Individuals can contribute $3,600 for 2021, and those with family plans can contribute up to $7,200. And people 55 and older can contribute an extra $1,000. If you are contributing outside of payroll, then you can take the tax deduction when you file your tax return.
Create an automated savings plan. In addition to contributing the maximum amount to a retirement plan and a health savings account, set up a savings or brokerage account for your excess cash flow. This move will ensure you don’t see it – and don’t spend it. Even if it is a small number, start with an amount that you think works for you, and over time you can increase this number.
Contribute to a 529 college savings plan. It’s never too early to begin saving for a child’s college education. And some states provide a deduction on state income tax for contributions up to a certain limit.
For example, in Georgia, a married couple can deduct up to $8,000 on their Georgia tax return for an $8,000 contribution to each child’s plan. Many plans even allow you to contribute up to the tax return filing date for the prior year. Therefore, you may still be able contribute and get a deduction on your 2020 tax return.
Stage 3: Add in a Workout for Your Money
Develop a long-term investment plan. Once your financial diet is in place and savings habits are established, you’ll want to establish a financial plan that will last the next 20-30 years. Much like your physical health, you want to make sure your money is staying in shape.

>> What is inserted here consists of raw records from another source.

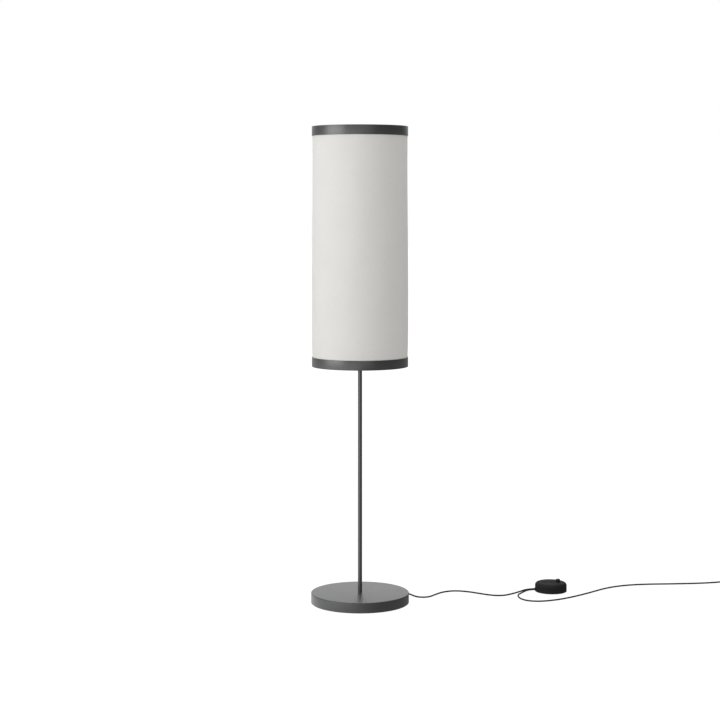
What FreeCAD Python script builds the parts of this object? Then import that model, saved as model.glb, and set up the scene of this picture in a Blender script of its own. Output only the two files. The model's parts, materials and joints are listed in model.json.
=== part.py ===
"""Column floor lamp: a round weighted base, a slim pole, and a tall fabric shade between two steel bands.
A lead runs from the base to a round foot dimmer with a slider, and on to a coil and a two-pin plug.

Millimetres, +Z up, +Y to the back. The origin is on the floor, under the middle of the pole.
"""

import FreeCAD, Part
import math
import os
import re

import Sketcher

V = FreeCAD.Vector

# Driving dimensions, in millimetres and degrees. Heights ending in _low, _top or _height stand on the floor.
SIZES = {
    # whole lamp
    "lamp_height": 1238.0,
    "shade_low": 615.0,
    "fit": 0.05,  # radial room of a pressed or glued seat
    "bolt_play": 0.15,  # radial room round a bolt or thread
    "seat_gap": 0.1,  # room between a piece and the wall that it is welded or glued to
    "end_room": 1.0,  # room beyond the end of a thread or a lead
    # base
    "base_radius": 127.25,
    "base_top": 27.0,
    "cover_wall": 1.5,
    "cover_round": 2.0,
    "cover_low": 1.2,
    "pad_height": 2.0,
    "pad_inset": 2.0,
    "plate_wall": 1.2,
    "plate_gap": 0.6,
    "weight_web": 7.4,
    "weight_gap": 0.5,
    "rim_width": 22.0,
    "base_screw_angle": 60.0,  # of the first screw, from the lamp's back
    "base_screw_count": 3,
    "base_screw_radius": 1.6,
    "base_screw_long": 10.0,
    "base_screw_head": 3.5,
    "base_screw_head_height": 1.4,
    # lead and its gland
    "cord_radius": 2.0,
    "cord_play": 0.15,
    "cord_rest": 2.2,  # height of a lying cord's centre
    "gland_height": 9.0,
    "gland_neck": 3.9,
    "gland_flange": 5.4,
    "gland_flange_wall": 1.8,
    "gland_long": 24.0,
    "gland_tip": 2.9,
    "cord_straight": 16.0,  # how far the cord runs on in line with the gland
    "lead_low": 5.4,
    "lead_bend": 5.6,
    "lead_ease": 12.0,
    "lead_slope_in": 80.75,  # from the base's edge to where the lead has sunk to its low run
    "lead_slope_out": 50.75,  # and to where it starts to sink
    "clamp_inset": 37.75,
    "clamp_long": 9.0,
    "clamp_width": 26.0,
    "clamp_wall": 1.6,
    "clamp_screw_apart": 17.0,
    "small_screw_radius": 1.4,
    "small_screw_head": 2.7,
    "small_screw_head_height": 1.5,
    "small_screw_long": 8.0,
    # pole, studs and nuts
    "pole_radius": 5.5,
    "pole_wall": 0.9,
    "stud_radius": 4.0,
    "stud_grip": 25.0,
    "lead_bore": 2.5,
    "nut_across": 13.0,
    "nut_height": 5.0,
    "washer_radius": 9.0,
    "washer_wall": 1.0,
    "stem_bore": 3.5,
    "stem_long": 236.0,
    "stem_thread": 13.0,
    # shade
    "band_radius": 125.0,
    "band_height": 25.0,
    "band_wall": 1.5,
    "ring_width": 9.0,
    "ring_wall": 2.0,
    "carrier_inset": 3.0,
    "top_ring_inset": 6.0,
    "arm_width": 14.0,
    "arm_count": 3,
    "hub_radius": 20.0,
    "rod_radius": 2.0,
    "rod_inset": 1.7,
    "fabric_wall": 0.8,
    "fabric_tuck": 13.0,
    # how far the cloth stands out beyond its edges, at heights over the shade's foot and drops from its top
    "fabric_shoulder": 1.5,
    "fabric_shoulder_height": 75.0,
    "fabric_belly": 1.7,
    "fabric_belly_height": 220.0,
    "fabric_turn": 0.2,
    "fabric_turn_drop": 205.0,
    "fabric_waist": 0.35,  # drawn in, not out
    "fabric_waist_drop": 105.0,
    # lampholder
    "holder_thread": 5.0,
    "holder_thread_long": 9.0,
    "holder_neck": 8.5,
    "holder_radius": 20.5,
    "holder_wall": 2.2,
    "holder_cap_height": 24.0,
    "holder_skirt": 6.0,
    "holder_shoulder": 12.0,
    "holder_spigot": 6.0,
    "holder_body_height": 28.0,
    "holder_bore": 15.0,
    "block_height": 10.0,
    "wire_hole": 1.25,
    "wire_hole_deep": 5.0,
    "wire_apart": 15.0,
    "sleeve_wall": 0.5,
    "sleeve_height": 21.0,
    "contact_radius": 2.4,
    "contact_button": 1.2,
    "contact_height": 1.6,
    "contact_step": 0.8,
    # light bulb
    "bulb_cap_radius": 13.2,
    "bulb_cap_wall": 0.5,
    "bulb_cap_height": 22.0,
    "bulb_cap_taper": 4.4,
    "bulb_tip_radius": 4.5,
    "bulb_tip_face": 2.25,
    "bulb_tip_height": 1.5,
    "bulb_radius": 30.0,
    "bulb_mouth": 29.0,
    "bulb_collar_height": 32.0,
    "bulb_collar_neck": 14.2,
    "bulb_collar_grip": 7.3,
    "bulb_collar_wall": 3.0,
    "bulb_globe_wall": 1.5,
    "led_board_wall": 1.6,
    # foot dimmer
    "dimmer_x": 511.0,
    "dimmer_y": 129.5,
    "dimmer_radius": 42.2,
    "dimmer_top": 24.9,
    "dimmer_split": 10.0,
    "dimmer_low": 0.6,
    "dimmer_wall": 2.0,
    "dimmer_round": 8.0,
    "dimmer_low_round": 1.5,
    "foot_height": 1.5,
    "foot_radius": 4.5,
    "foot_inset": 12.0,
    "foot_angle": 45.0,
    "foot_count": 4,
    "slot_width": 5.0,
    "slider_rest": 19.0,
    "slider_travel": 38.0,
    "knob_radius": 5.5,
    "knob_height": 7.9,
    "knob_air": 0.3,
    "neck_long": 6.0,
    "neck_width": 4.2,
    "neck_depth": 5.0,
    "lever_long": 4.0,
    "lever_grip": 2.5,  # how far it reaches into the knob
    "lever_deep": 3.5,  # how far it reaches into the track
    "lever_wall": 1.2,
    "groove_width": 1.6,
    "groove_depth": 0.6,
    "rear_groove_x": -8.0,
    "front_groove_x": 1.5,
    "board_low": 6.5,
    "board_wall": 1.6,
    "board_left": 24.0,
    "board_right": 30.0,
    "board_width": 44.0,
    "post_radius": 2.5,
    "post_x": 20.0,
    "post_y": 18.0,
    "track_long": 52.0,
    "track_width": 8.0,
    "track_height": 7.0,
    "track_slot": 2.0,
    "track_deep": 4.2,
    "case_screw_inset": 9.0,
    "case_screw_boss": 3.4,
    "case_screw_radius": 1.3,
    "case_screw_long": 12.0,
    "case_screw_head": 2.6,
    "case_screw_head_height": 1.4,
    "lid_hole_deep": 6.0,
    "cord_apart": 7.2,
    "entry_height": 6.0,
    "sleeve_radius": 3.0,
    "sleeve_long": 6.0,
    "sleeve_out": 1.5,
    "dimmer_cord_in": 12.0,
    "entry_run": 30.0,  # how far the cords run in line with their sleeves
    "bar_inset": 8.5,
    "bar_long": 4.5,
    "bar_width": 26.0,
    "bar_wall": 2.0,
    "bar_screw_apart": 19.0,
    "pillar_width": 4.5,
    "triac_x": 14.0,
    "triac_y": 13.0,
    "triac_long": 10.0,
    "triac_width": 4.5,
    "triac_height": 7.0,
    "triac_tab_wall": 1.3,
    "triac_tab_height": 9.0,
    "capacitor_x": -10.0,
    "capacitor_y": -13.0,
    "capacitor_long": 13.0,
    "capacitor_width": 6.0,
    "capacitor_height": 8.0,
    "terminals_x": 12.0,
    "terminals_y": -14.0,
    "terminals_long": 14.0,
    "terminals_width": 8.0,
    "terminals_height": 7.0,
    "terminal_apart": 7.0,
    "terminal_screw": 1.6,
    "terminal_deep": 2.0,
    "choke_x": -12.0,
    "choke_y": 13.0,
    "choke_radius": 5.6,
    "choke_core": 2.6,
    # coil, tail and plug
    "coil_x": 1036.0,
    "coil_y": 208.0,
    "coil_inner": 18.0,
    "coil_pitch": 4.5,
    "coil_rise": 4.5,
    "coil_lift": 1.0,
    "coil_turns": 2,  # turns in each layer
    "coil_layers": 4,
    "coil_climb": 0.5,  # turns that it takes to climb a layer
    "coil_exit": 0.25,  # a last part of a turn, which points the end to the front
    "coil_run": 30.0,  # how far the cord runs in line with the coil's start
    "tie_wall": 0.8,
    "tie_width": 5.0,
    "tie_room": 0.2,
    "tie_angle": 225.0,
    "tail_run": 16.0,  # level out of the coil
    "tail_drop": 32.0,  # then down to the plug's height
    "tail_level": 11.0,  # then level to the plug's relief
    "cord_grip": 13.0,  # how far the relief holds the cord
    "plug_height": 6.9,
    "relief_long": 24.0,
    "relief_thick": 4.8,
    "relief_taper": 1.6,
    "plug_long": 36.0,
    "plug_width": 35.3,
    "plug_depth": 13.7,
    "plug_nose_width": 26.0,
    "plug_shoulder": 16.2,
    "plug_round": 4.0,
    "pin_apart": 18.6,
    "pin_radius": 2.0,
    "pin_long": 19.0,
    "pin_sleeve_radius": 1.75,
    "pin_sleeve_long": 10.0,
    "pin_core": 1.5,
    "pin_point": 0.6,
}

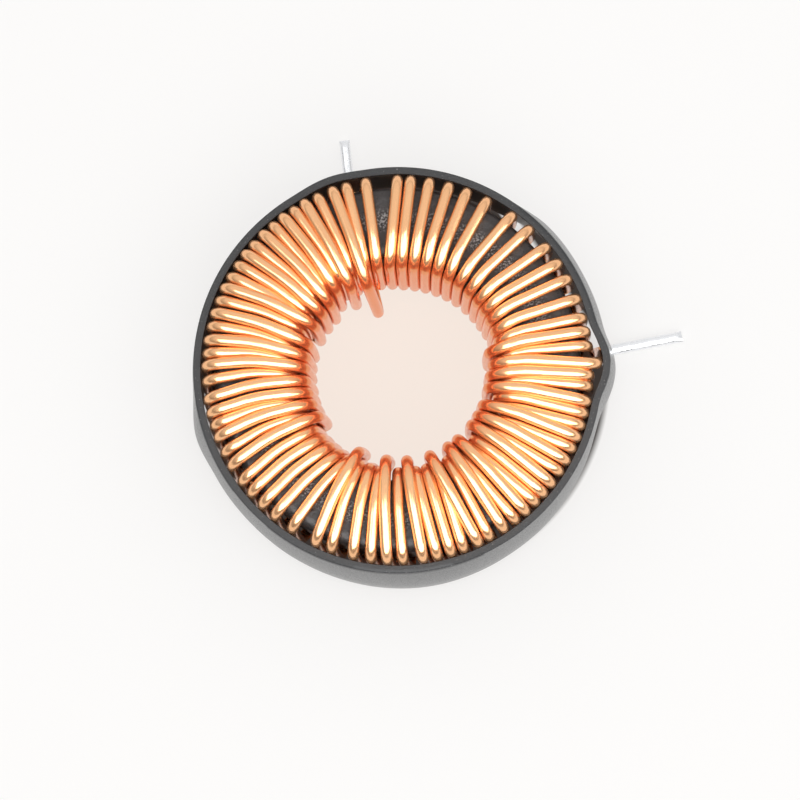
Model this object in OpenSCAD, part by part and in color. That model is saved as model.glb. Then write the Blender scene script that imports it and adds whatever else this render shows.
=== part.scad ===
// Toroidal inductor lying flat: a coated powder ring core, one thick enamelled copper wire wound
// round it in two passes, and a cut length of black flexible tube round the outside.
// +Z is up, the coil's axis is Z and the lowest wires touch z = 0. One lead points along +X.

/* [Core] */
// Outer diameter of the coated ring core
core_d = 36.6; // [30:0.1:44]
// Diameter of the core's bore
bore_d = 22.2; // [22:0.1:25]
// Height of the coated ring core
core_h = 11; // [7:0.1:16]
// Radius of the core's edges
core_edge = 1.2; // [1:0.05:1.6]

/* [Wire] */
// Diameter over the enamel
wire_d = 1.15; // [1.1:0.01:1.16]
// Diameter of a stripped and tinned end
tinned_d = 1.1; // [1:0.01:1.12]
// Slack between the wire and what it lies on
wire_slack = 0.08; // [0.04:0.01:0.12]

/* [Winding] */
// Angle between neighbouring turns of one pass where both passes lie together
dense_angle = 8.25; // [8.2:0.05:8.3]
// Angle between neighbouring turns in the bore where one pass lies alone
open_angle = 6.5; // [6.45:0.05:6.55]
// Angle between neighbouring turns of the first pass where it is laid wide
wide_angle = 15.1; // [15:0.1:15.2]
// Angle by which an outer run moves on on its way down
step_angle = 1.5; // [0:0.1:2]
// Largest random shift of a turn's outer end
scatter_angle = 0.12; // [0:0.01:0.15]
// How far a turn of the first pass stands off the core at its inner edge
raise = 1.15; // [1.12:0.01:1.2]
// How far it stands off the core's top at its outer edge
outer_raise = 0.2; // [0.15:0.01:0.3]
// How far the outer runs lean outwards at their foot
outer_lean = 0.35; // [0:0.05:0.4]
// How far the inner runs lean inwards at their foot
inner_lean = 0.1; // [0:0.05:0.1]

/* [Leads] */
// Height of the leads' centre line
lead_z = 0.6; // [0.59:0.01:0.61]
// Distance from the coil's axis to the tip of the lead along +X
finish_reach = 29.5; // [26:0.1:40]
// Distance from the coil's axis to the tip of the other lead
start_reach = 26; // [25:0.1:40]
// Direction of the other lead
start_angle = 85.8; // [80:0.1:95]
// Distance from the coil's axis at which a lead's tinning begins
tinned_from = 21.9; // [21.9:0.1:23]

/* [Sleeve] */
// Wall of the sleeve
sleeve_wall = 0.75; // [0.4:0.05:1.2]
// Height of the sleeve
sleeve_h = 11.5; // [8:0.1:12]
// Height of the sleeve's lower edge
sleeve_z = 1.5; // [1.3:0.05:2]
// How far the sleeve's foot stands out from its upper edge where it flares most
sleeve_flare = 1.36; // [1.3:0.01:1.7]
// Gap between the sleeve's upper edge and the turns
sleeve_fit = 0.04; // [0.02:0.01:0.2]

/* [Hidden] */

core_r = core_d / 2;
bore_r = bore_d / 2;
off = wire_d / 2 + wire_slack;                  // from the core's surface to the wire's centre line
core_z = 2 * off + wire_d + wire_slack / 2;     // two layers of wire lie under the core

// Centre lines of the runs that lie straight on the core, and the radii of their bends
top_z = core_z + core_h + off;
foot_z = core_z - off;
out_r = core_r + off;
in_r = bore_r - off;
top_bend = core_edge + 0.25;
foot_bend = core_edge - 0.2;
half_bend = top_bend * (1 - cos(45));           // how far a bend's middle lies inside its corner

under = foot_z - lead_z;                        // drop of the first pass beneath the second one

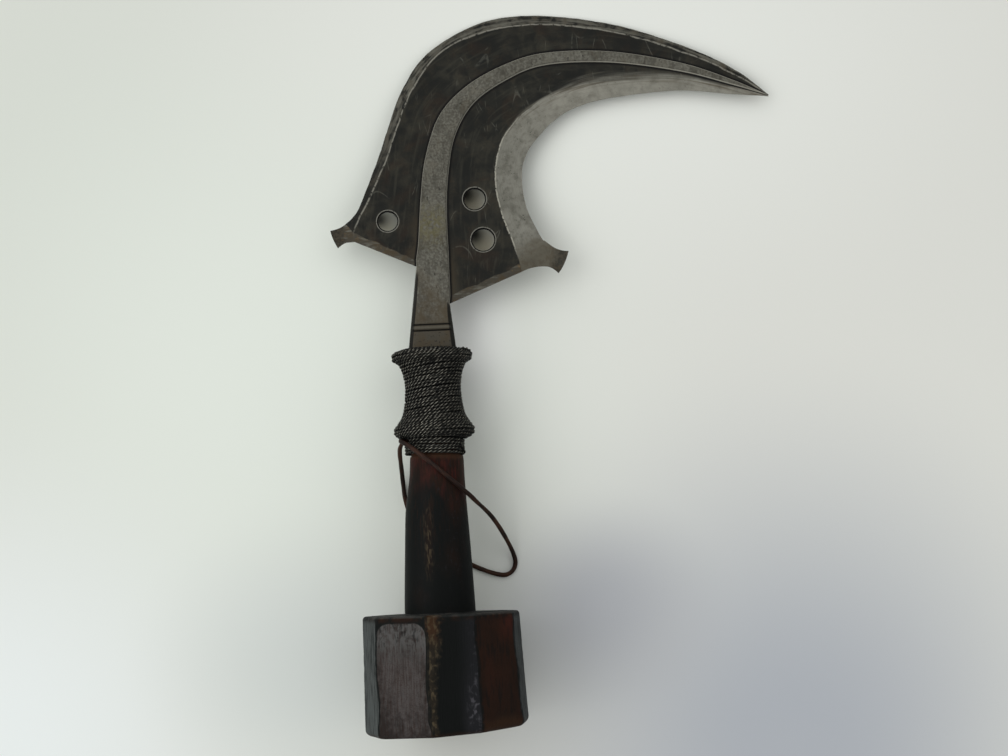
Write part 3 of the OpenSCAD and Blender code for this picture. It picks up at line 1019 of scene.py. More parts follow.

With interest rates so low, it’s likely any money in a savings account isn’t earning much. Therefore, it probably makes sense to invest money that isn’t already earmarked for your emergency fund or needed for upcoming expenses as part of a long-term plan.
Typically speaking, the younger you are, the more it probably makes sense to be more heavily allocated to stocks. As you get older, it may make sense to pare down the risk by adding in more bonds over time. A financial adviser can help develop and set up a plan to meet your needs. Much like fad workouts, be wary of fad investments. If an investment looks too good to be true, then view it with a healthy dose of skepticism.
Like any diet, the hardest part is staying on track once you get started. But there is long-term value if you can stick with it. Having a healthier balance sheet will make you feel better in the long run.
Do not get deterred if you have a hiccup along the way. And remember that it’s OK to treat yourself for doing well, too, because for our financial diet to work, it needs to be a positive experience. That will increase its staying power and put you on a path to financial health.